* BEGIN SUPPLIED ENTRIES *

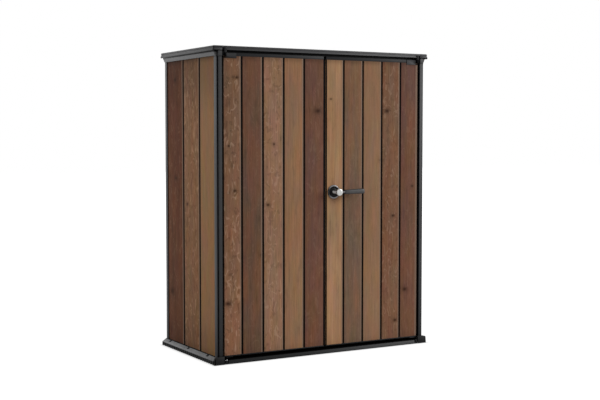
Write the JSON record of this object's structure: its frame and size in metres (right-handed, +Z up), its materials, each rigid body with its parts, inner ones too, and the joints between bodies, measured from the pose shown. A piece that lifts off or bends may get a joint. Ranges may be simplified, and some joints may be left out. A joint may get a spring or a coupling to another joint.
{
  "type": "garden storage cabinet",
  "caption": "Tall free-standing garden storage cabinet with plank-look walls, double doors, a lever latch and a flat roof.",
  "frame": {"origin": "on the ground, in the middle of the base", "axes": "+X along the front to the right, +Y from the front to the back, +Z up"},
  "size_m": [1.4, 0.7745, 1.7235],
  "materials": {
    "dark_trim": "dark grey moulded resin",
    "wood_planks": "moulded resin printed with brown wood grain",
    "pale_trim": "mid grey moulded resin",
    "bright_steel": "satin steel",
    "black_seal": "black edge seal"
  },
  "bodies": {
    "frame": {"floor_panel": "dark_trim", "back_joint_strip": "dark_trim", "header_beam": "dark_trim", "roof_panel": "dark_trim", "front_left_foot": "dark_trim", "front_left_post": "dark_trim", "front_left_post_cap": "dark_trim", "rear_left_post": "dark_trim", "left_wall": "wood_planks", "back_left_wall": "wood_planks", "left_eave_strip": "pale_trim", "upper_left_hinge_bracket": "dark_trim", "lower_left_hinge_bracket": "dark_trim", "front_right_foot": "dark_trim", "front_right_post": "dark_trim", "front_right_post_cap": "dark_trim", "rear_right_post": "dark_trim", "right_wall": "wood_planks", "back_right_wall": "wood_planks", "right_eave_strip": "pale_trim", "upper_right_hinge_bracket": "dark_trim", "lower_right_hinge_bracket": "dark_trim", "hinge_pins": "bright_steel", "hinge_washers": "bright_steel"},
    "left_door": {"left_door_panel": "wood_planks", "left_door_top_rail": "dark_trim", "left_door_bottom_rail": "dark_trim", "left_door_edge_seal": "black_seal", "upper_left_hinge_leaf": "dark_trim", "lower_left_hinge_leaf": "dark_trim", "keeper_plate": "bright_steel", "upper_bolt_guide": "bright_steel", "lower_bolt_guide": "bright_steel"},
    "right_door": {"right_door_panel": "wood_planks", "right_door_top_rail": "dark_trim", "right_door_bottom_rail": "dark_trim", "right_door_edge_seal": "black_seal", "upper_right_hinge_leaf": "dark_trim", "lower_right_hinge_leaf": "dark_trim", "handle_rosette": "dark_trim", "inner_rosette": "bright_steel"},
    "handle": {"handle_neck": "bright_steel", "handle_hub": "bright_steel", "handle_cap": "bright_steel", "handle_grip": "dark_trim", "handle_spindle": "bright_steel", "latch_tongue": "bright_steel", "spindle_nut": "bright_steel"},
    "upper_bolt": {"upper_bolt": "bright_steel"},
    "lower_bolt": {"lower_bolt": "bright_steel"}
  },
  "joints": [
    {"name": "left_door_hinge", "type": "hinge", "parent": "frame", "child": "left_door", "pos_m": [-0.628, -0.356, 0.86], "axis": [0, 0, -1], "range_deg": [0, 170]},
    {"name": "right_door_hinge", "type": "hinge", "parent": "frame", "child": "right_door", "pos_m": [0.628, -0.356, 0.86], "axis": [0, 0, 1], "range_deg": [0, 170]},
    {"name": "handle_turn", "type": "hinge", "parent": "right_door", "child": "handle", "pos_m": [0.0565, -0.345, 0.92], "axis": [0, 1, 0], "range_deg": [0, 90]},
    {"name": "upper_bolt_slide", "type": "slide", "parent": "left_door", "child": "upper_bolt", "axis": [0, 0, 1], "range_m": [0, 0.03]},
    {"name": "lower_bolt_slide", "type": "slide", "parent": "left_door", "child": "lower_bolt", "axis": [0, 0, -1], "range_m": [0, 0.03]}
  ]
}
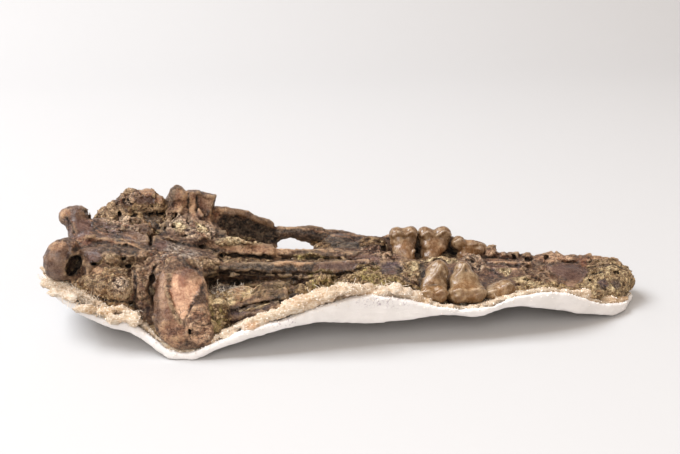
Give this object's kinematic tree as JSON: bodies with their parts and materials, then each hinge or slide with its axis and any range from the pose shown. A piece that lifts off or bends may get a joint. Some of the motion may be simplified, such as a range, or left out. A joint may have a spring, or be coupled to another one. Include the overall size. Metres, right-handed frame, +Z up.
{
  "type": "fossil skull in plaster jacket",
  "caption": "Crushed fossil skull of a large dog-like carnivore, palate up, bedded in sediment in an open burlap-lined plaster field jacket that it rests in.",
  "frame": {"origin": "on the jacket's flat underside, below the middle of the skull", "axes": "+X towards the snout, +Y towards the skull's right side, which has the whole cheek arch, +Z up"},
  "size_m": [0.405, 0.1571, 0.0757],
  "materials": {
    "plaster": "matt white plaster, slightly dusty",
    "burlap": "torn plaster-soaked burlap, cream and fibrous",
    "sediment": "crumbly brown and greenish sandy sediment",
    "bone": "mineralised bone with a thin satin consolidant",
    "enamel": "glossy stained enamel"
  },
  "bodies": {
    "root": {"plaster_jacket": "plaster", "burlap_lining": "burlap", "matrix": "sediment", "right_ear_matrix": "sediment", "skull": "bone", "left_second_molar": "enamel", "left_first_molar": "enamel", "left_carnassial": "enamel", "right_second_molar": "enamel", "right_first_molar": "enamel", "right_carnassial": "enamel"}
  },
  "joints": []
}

* END SUPPLIED ENTRIES *

STATED EXERCISE ▸ Output all records verbatim.

RESULT OF THE TASK ▸
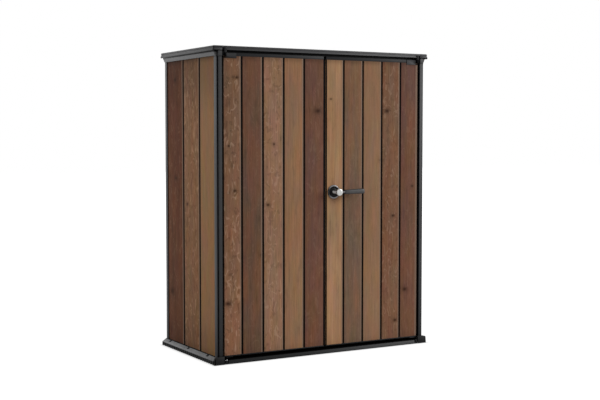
Write the JSON record of this object's structure: its frame and size in metres (right-handed, +Z up), its materials, each rigid body with its parts, inner ones too, and the joints between bodies, measured from the pose shown. A piece that lifts off or bends may get a joint. Ranges may be simplified, and some joints may be left out. A joint may get a spring or a coupling to another joint.
{
  "type": "garden storage cabinet",
  "caption": "Tall free-standing garden storage cabinet with plank-look walls, double doors, a lever latch and a flat roof.",
  "frame": {"origin": "on the ground, in the middle of the base", "axes": "+X along the front to the right, +Y from the front to the back, +Z up"},
  "size_m": [1.4, 0.7745, 1.7235],
  "materials": {
    "dark_trim": "dark grey moulded resin",
    "wood_planks": "moulded resin printed with brown wood grain",
    "pale_trim": "mid grey moulded resin",
    "bright_steel": "satin steel",
    "black_seal": "black edge seal"
  },
  "bodies": {
    "frame": {"floor_panel": "dark_trim", "back_joint_strip": "dark_trim", "header_beam": "dark_trim", "roof_panel": "dark_trim", "front_left_foot": "dark_trim", "front_left_post": "dark_trim", "front_left_post_cap": "dark_trim", "rear_left_post": "dark_trim", "left_wall": "wood_planks", "back_left_wall": "wood_planks", "left_eave_strip": "pale_trim", "upper_left_hinge_bracket": "dark_trim", "lower_left_hinge_bracket": "dark_trim", "front_right_foot": "dark_trim", "front_right_post": "dark_trim", "front_right_post_cap": "dark_trim", "rear_right_post": "dark_trim", "right_wall": "wood_planks", "back_right_wall": "wood_planks", "right_eave_strip": "pale_trim", "upper_right_hinge_bracket": "dark_trim", "lower_right_hinge_bracket": "dark_trim", "hinge_pins": "bright_steel", "hinge_washers": "bright_steel"},
    "left_door": {"left_door_panel": "wood_planks", "left_door_top_rail": "dark_trim", "left_door_bottom_rail": "dark_trim", "left_door_edge_seal": "black_seal", "upper_left_hinge_leaf": "dark_trim", "lower_left_hinge_leaf": "dark_trim", "keeper_plate": "bright_steel", "upper_bolt_guide": "bright_steel", "lower_bolt_guide": "bright_steel"},
    "right_door": {"right_door_panel": "wood_planks", "right_door_top_rail": "dark_trim", "right_door_bottom_rail": "dark_trim", "right_door_edge_seal": "black_seal", "upper_right_hinge_leaf": "dark_trim", "lower_right_hinge_leaf": "dark_trim", "handle_rosette": "dark_trim", "inner_rosette": "bright_steel"},
    "handle": {"handle_neck": "bright_steel", "handle_hub": "bright_steel", "handle_cap": "bright_steel", "handle_grip": "dark_trim", "handle_spindle": "bright_steel", "latch_tongue": "bright_steel", "spindle_nut": "bright_steel"},
    "upper_bolt": {"upper_bolt": "bright_steel"},
    "lower_bolt": {"lower_bolt": "bright_steel"}
  },
  "joints": [
    {"name": "left_door_hinge", "type": "hinge", "parent": "frame", "child": "left_door", "pos_m": [-0.628, -0.356, 0.86], "axis": [0, 0, -1], "range_deg": [0, 170]},
    {"name": "right_door_hinge", "type": "hinge", "parent": "frame", "child": "right_door", "pos_m": [0.628, -0.356, 0.86], "axis": [0, 0, 1], "range_deg": [0, 170]},
    {"name": "handle_turn", "type": "hinge", "parent": "right_door", "child": "handle", "pos_m": [0.0565, -0.345, 0.92], "axis": [0, 1, 0], "range_deg": [0, 90]},
    {"name": "upper_bolt_slide", "type": "slide", "parent": "left_door", "child": "upper_bolt", "axis": [0, 0, 1], "range_m": [0, 0.03]},
    {"name": "lower_bolt_slide", "type": "slide", "parent": "left_door", "child": "lower_bolt", "axis": [0, 0, -1], "range_m": [0, 0.03]}
  ]
}
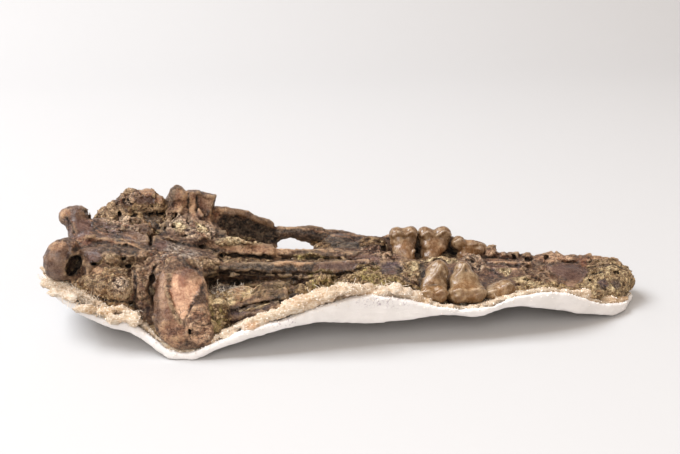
Give this object's kinematic tree as JSON: bodies with their parts and materials, then each hinge or slide with its axis and any range from the pose shown. A piece that lifts off or bends may get a joint. Some of the motion may be simplified, such as a range, or left out. A joint may have a spring, or be coupled to another one. Include the overall size. Metres, right-handed frame, +Z up.
{
  "type": "fossil skull in plaster jacket",
  "caption": "Crushed fossil skull of a large dog-like carnivore, palate up, bedded in sediment in an open burlap-lined plaster field jacket that it rests in.",
  "frame": {"origin": "on the jacket's flat underside, below the middle of the skull", "axes": "+X towards the snout, +Y towards the skull's right side, which has the whole cheek arch, +Z up"},
  "size_m": [0.405, 0.1571, 0.0757],
  "materials": {
    "plaster": "matt white plaster, slightly dusty",
    "burlap": "torn plaster-soaked burlap, cream and fibrous",
    "sediment": "crumbly brown and greenish sandy sediment",
    "bone": "mineralised bone with a thin satin consolidant",
    "enamel": "glossy stained enamel"
  },
  "bodies": {
    "root": {"plaster_jacket": "plaster", "burlap_lining": "burlap", "matrix": "sediment", "right_ear_matrix": "sediment", "skull": "bone", "left_second_molar": "enamel", "left_first_molar": "enamel", "left_carnassial": "enamel", "right_second_molar": "enamel", "right_first_molar": "enamel", "right_carnassial": "enamel"}
  },
  "joints": []
}